Nevertheless, there are also many conceptual fallacies in the Communist Manifesto, which nowadays became obvious to just about anyone. The main of them is that, as the Manifesto implies, the pathway towards establishing a fair society, is concerned with satisfying the workers’ material/physiological needs alone. Nevertheless, as history indicates, there is so much more than a working individual can wish for, except for striving to fill its stomach with food.
Another conceptual shortcoming of the Communist Manifesto can be well considered the assumption that, after having been brought up by the Industrial Revolution, the main principle of what causes a particular society to remain stratified (along the line of people’s affiliation with the classes of capitalists, proletarians and peasants), will never undergo any qualitative transformation. The validity of this suggestion can be well shown, in regards to the fact that, as of today, it is specifically the individuals affiliated with the economy’s service-related sectors, who account for the bulk of the economically active citizens in just about any Western country. It goes without saying, of course, that these individuals can neither be referred to as the representatives of the bourgeoisie nor as to the proletarians or peasants.
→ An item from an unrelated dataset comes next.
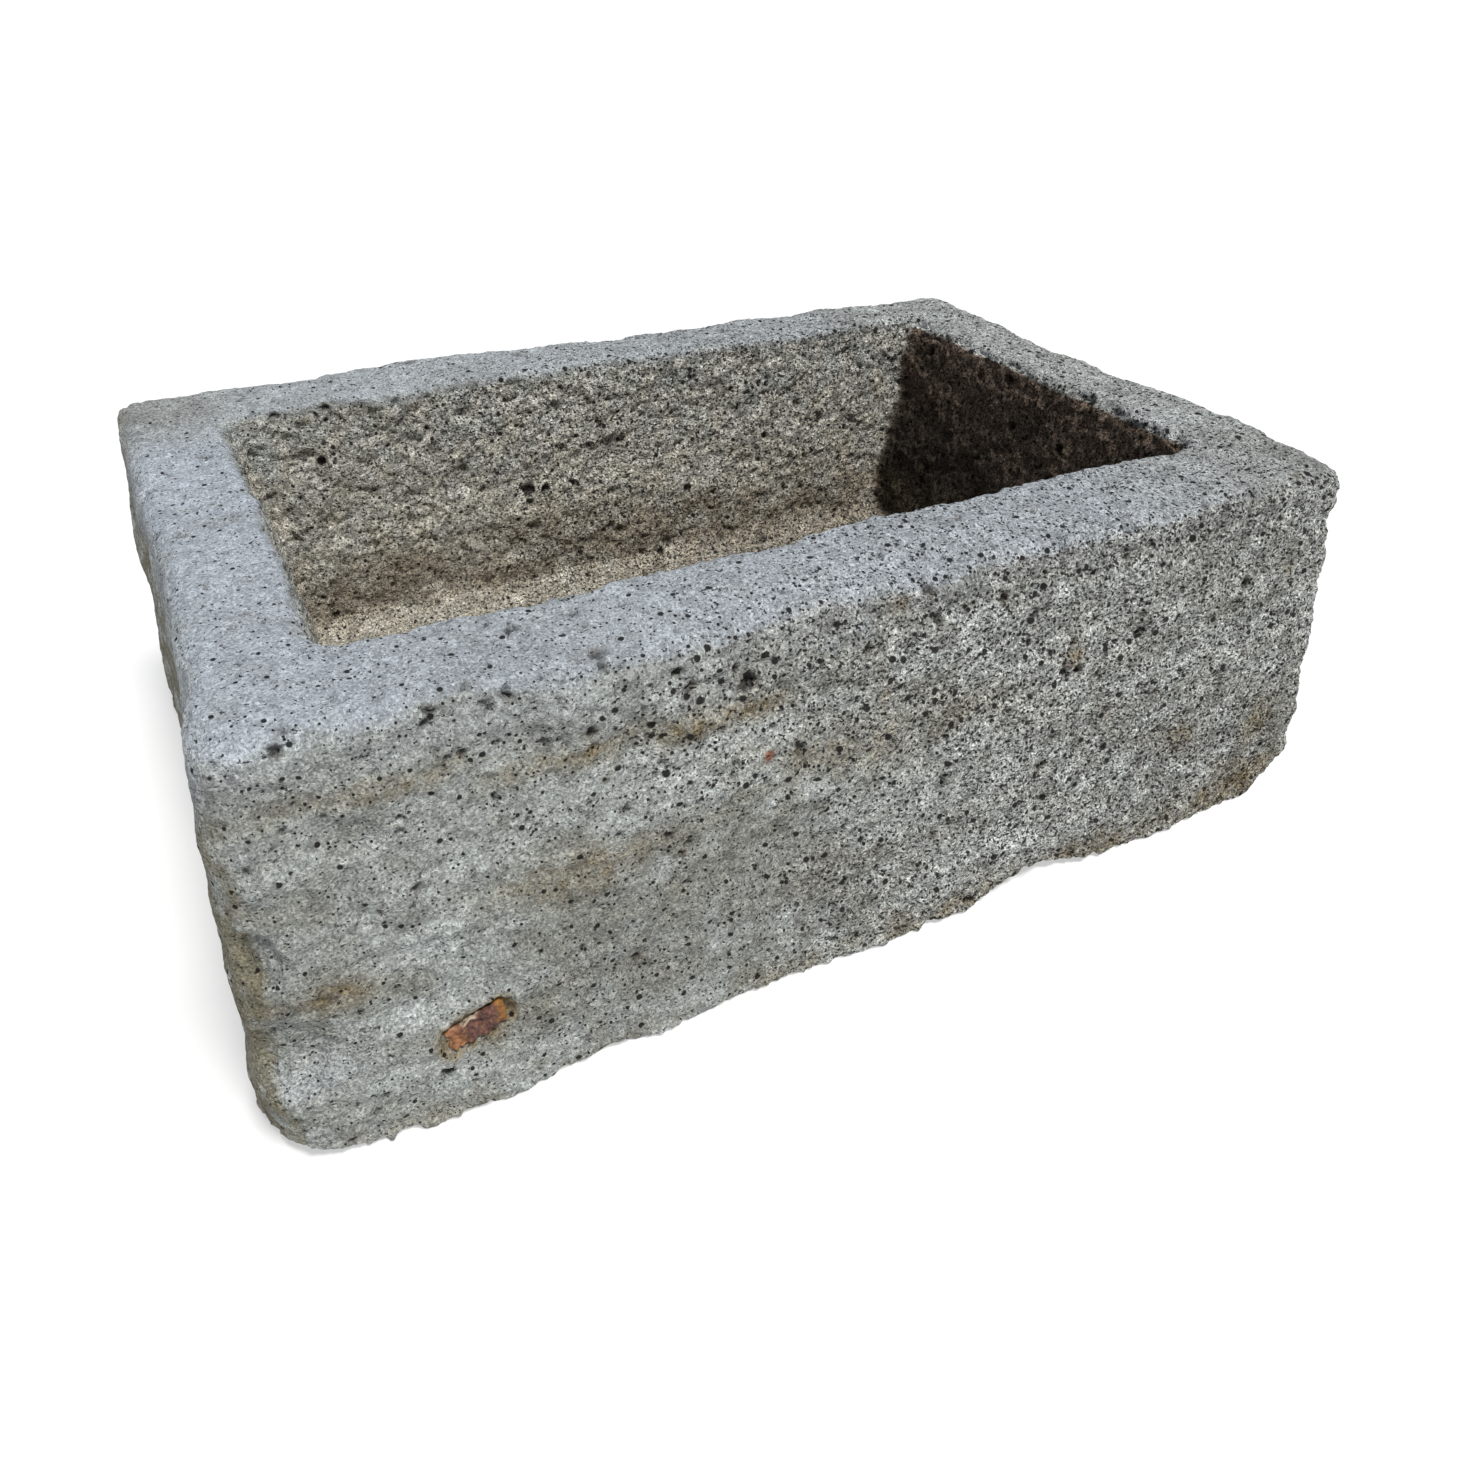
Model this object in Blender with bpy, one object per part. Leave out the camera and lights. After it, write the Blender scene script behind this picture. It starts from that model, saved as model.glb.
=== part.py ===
# A rectangular planter trough hewn from one block of porous lava stone, empty
# and free standing. Two bodies are built: the stone, and the stub of an old
# iron cramp that is still seated in a socket low on the front face.
# Metres, +Z up, +X along the long side, the front face towards -Y, and the
# underside flat on Z = 0.
import bpy
import bmesh
from math import atan, cos, pi, sin
from mathutils import Matrix, Vector, noise

# Sizes in metres
TOP_LENGTH = 0.605
TOP_WIDTH = 0.392
HEIGHT = 0.219
BATTER = 0.0210            # how far each outer face leans out from rim to foot
WALL_LEFT = 0.0535
WALL_RIGHT = 0.0525
WALL_FRONT = 0.059
WALL_BACK = 0.052
FLOOR_THICKNESS = 0.070
LEFT_LEAN = 0.018          # how far each cavity wall leans in by the floor
RIGHT_LEAN = 0.030
FRONT_LEAN = 0.015
BACK_LEAN = 0.012
LEFT_CORNER = 0.019        # corner radii seen from above
RIGHT_CORNER = 0.009
INNER_CORNER = 0.014
OUTER_ARRIS = 0.009        # edge radii seen in section
INNER_ARRIS = 0.005
FOOT_ROUND = 0.004
FLOOR_FILLET = 0.015
DRAIN_RADIUS = 0.015
WAVE_HEIGHT = 0.0030       # the slow unevenness of a hand-hewn block
WAVE_LENGTH = 0.170
DRESSING_HEIGHT = 0.0026   # broad hollows from dressing the faces by hand
DRESSING_SPACING = 0.048
MARK_HEIGHT = 0.0026       # the marks of the mason's point between them
MARK_SPACING = 0.025
RIM_BAND = 0.020           # the rim was dressed finer, down to here
STUB_LENGTH = 0.033
STUB_HEIGHT = 0.015
STUB_DEPTH = 0.022
STUB_PROUD = 0.0012        # how far the stub stands out of the stone
STUB_EDGE = 0.0020
STUB_CORNER = 0.0055
STUB_FROM_END = 0.0770     # from the left end of the rim to the stub's middle
STUB_Z = 0.0510
GAP = 0.0003               # left round the stub in its socket

# Worn places: how far the surface has moved, and how wide the place is
LIP_WEAR = 0.0040
LIP_WEAR_REACH = 0.065
FRONT_SWELL = 0.0065
FRONT_SWELL_LENGTH = 0.340
FRONT_SWELL_REACH = 0.060
LEFT_WEAR = 0.0050
LEFT_WEAR_ACROSS = 0.060
LEFT_WEAR_REACH = 0.140
BACK_RISE = 0.0022
BACK_RISE_LENGTH = 0.280
BACK_RISE_REACH = 0.080
SHOULDER_RISE = 0.0040
SHOULDER_REACH = 0.095
CORNER_HOLLOW = 0.0060
CORNER_HOLLOW_REACH = 0.032
CORNER_CHIP = 0.0080
CORNER_CHIP_REACH = 0.050
RIGHT_CHIP = 0.0065
RIGHT_CHIP_REACH = 0.036
EDGE_CHIP = 0.0060
EDGE_CHIP_LENGTH = 0.060
EDGE_CHIP_REACH = 0.026
ARRIS_WEAR = 0.0045
ARRIS_WEAR_REACH = 0.034
ARRIS_WEAR_LENGTH = 0.220

# Where the worn places lie, as shares of the rim's half length and half width
LIP_WEAR_SHARES = (-0.53, -0.90)
FRONT_SWELL_SHARES = (0.75, -0.70)
LEFT_WEAR_SHARES = (-1.00, -0.35)
SHOULDER_SHARES = (1.00, -0.66)
ARRIS_WEAR_SHARES = (0.10, -1.00)
BACK_RISE_SHARES = (-0.48, 1.00)
CORNER_HOLLOW_SHARES = (-1.00, -1.065, 0.31)    # the last one of the height
EDGE_CHIP_SHARE = 0.37

STUB_TILT = 14 * pi / 180
LONG_STEPS, SHORT_STEPS, CORNER_STEPS = 36, 23, 4
WALL_STEPS, CAVITY_STEPS, ARC_STEPS = 12, 8, 3
UNDERSIDE_STEPS, FLOOR_STEPS = 4, 7
STUB_ARC_STEPS = 6
DEEP_SHARE = 0.5           # the stub tapers to this share of its section
RIM_CALM_SHARE = 0.6       # how much of the marks is gone at the rim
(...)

Thus, just as it happened to be the case with Locke’s article, the Communist Manifesto by Karl Marx can be best regarded as being simultaneously both: the intellectually enlightening and yet somewhat outdated piece of the politically-economic rhetoric.
Locke, John 1961, Some Considerations of the Consequences of the Lowering of Interest and the Raising of Value of Money. Web.
Marx, Karl 1848, The Manifesto of the Communist Party. Web.